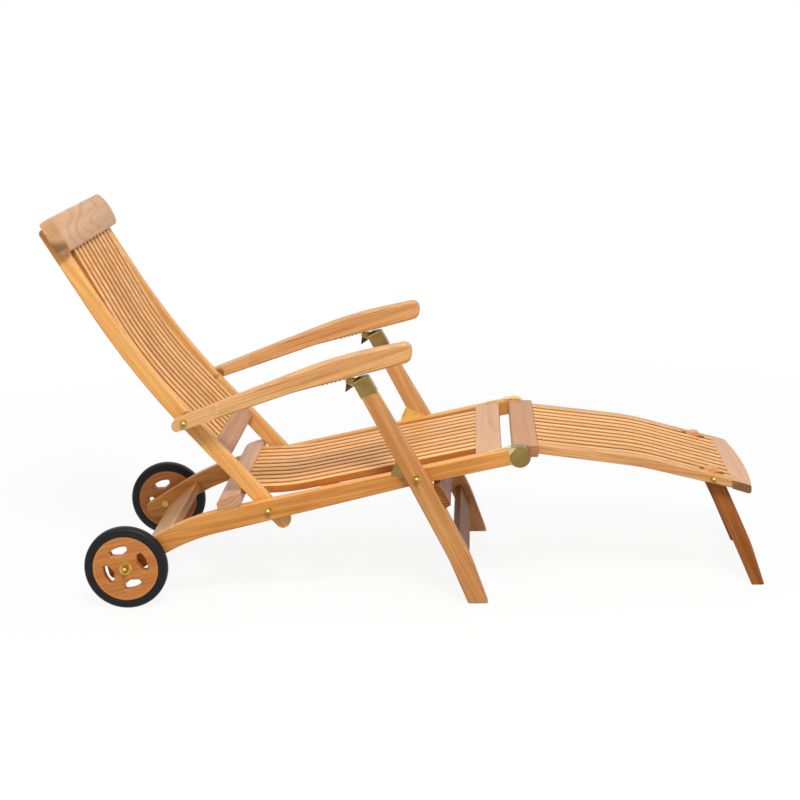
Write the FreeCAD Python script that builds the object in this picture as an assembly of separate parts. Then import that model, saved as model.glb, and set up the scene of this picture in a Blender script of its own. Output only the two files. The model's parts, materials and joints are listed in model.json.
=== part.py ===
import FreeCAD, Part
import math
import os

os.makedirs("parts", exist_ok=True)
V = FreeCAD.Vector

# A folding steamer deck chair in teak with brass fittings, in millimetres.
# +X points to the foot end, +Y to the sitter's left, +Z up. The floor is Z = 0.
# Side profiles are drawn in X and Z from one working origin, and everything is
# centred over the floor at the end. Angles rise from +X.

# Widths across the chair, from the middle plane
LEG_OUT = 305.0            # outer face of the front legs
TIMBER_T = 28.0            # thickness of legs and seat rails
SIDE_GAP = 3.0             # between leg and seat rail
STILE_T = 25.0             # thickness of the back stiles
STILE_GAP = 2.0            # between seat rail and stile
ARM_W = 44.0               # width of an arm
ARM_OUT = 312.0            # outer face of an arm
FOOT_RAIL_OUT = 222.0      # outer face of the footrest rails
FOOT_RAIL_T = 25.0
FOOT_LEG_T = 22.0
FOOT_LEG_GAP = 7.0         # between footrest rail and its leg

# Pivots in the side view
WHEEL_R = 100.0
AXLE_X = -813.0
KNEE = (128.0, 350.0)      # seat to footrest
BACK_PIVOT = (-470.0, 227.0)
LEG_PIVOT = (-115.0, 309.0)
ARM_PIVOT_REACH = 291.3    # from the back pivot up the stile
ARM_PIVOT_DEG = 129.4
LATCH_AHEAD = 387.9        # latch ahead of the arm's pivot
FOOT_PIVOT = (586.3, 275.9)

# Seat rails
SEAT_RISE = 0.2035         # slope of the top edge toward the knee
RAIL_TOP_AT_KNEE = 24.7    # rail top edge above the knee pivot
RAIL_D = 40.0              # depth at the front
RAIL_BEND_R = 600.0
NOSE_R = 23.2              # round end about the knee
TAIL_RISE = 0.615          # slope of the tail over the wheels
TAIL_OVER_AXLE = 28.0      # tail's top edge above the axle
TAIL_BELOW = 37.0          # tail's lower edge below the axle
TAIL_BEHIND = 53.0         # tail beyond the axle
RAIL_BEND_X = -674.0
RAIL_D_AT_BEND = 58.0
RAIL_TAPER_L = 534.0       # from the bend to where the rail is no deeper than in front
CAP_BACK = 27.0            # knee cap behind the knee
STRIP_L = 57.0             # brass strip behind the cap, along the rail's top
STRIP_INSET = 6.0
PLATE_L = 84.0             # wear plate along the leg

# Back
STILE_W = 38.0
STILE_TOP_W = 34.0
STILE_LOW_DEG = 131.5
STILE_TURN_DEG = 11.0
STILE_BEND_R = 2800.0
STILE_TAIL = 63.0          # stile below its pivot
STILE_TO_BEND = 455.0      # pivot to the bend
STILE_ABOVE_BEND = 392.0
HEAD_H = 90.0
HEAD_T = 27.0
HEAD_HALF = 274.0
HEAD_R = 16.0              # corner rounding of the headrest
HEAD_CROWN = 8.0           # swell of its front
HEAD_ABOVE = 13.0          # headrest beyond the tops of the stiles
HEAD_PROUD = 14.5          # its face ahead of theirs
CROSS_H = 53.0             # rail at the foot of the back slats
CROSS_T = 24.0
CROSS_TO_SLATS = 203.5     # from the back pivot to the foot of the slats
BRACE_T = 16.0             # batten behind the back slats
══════
Return the lines above precisely as they appear, beginning at the first line and ending at the line with "V = FreeCAD.Vector", and nothing after it.

» **Solved problem**:
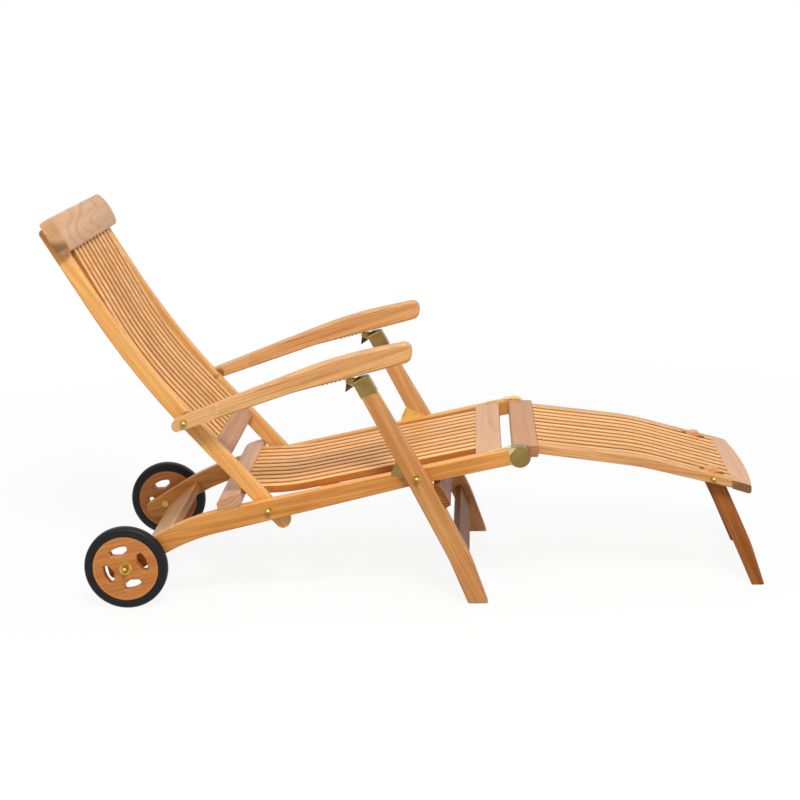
Write the FreeCAD Python script that builds the object in this picture as an assembly of separate parts. Then import that model, saved as model.glb, and set up the scene of this picture in a Blender script of its own. Output only the two files. The model's parts, materials and joints are listed in model.json.
=== part.py ===
import FreeCAD, Part
import math
import os

os.makedirs("parts", exist_ok=True)
V = FreeCAD.Vector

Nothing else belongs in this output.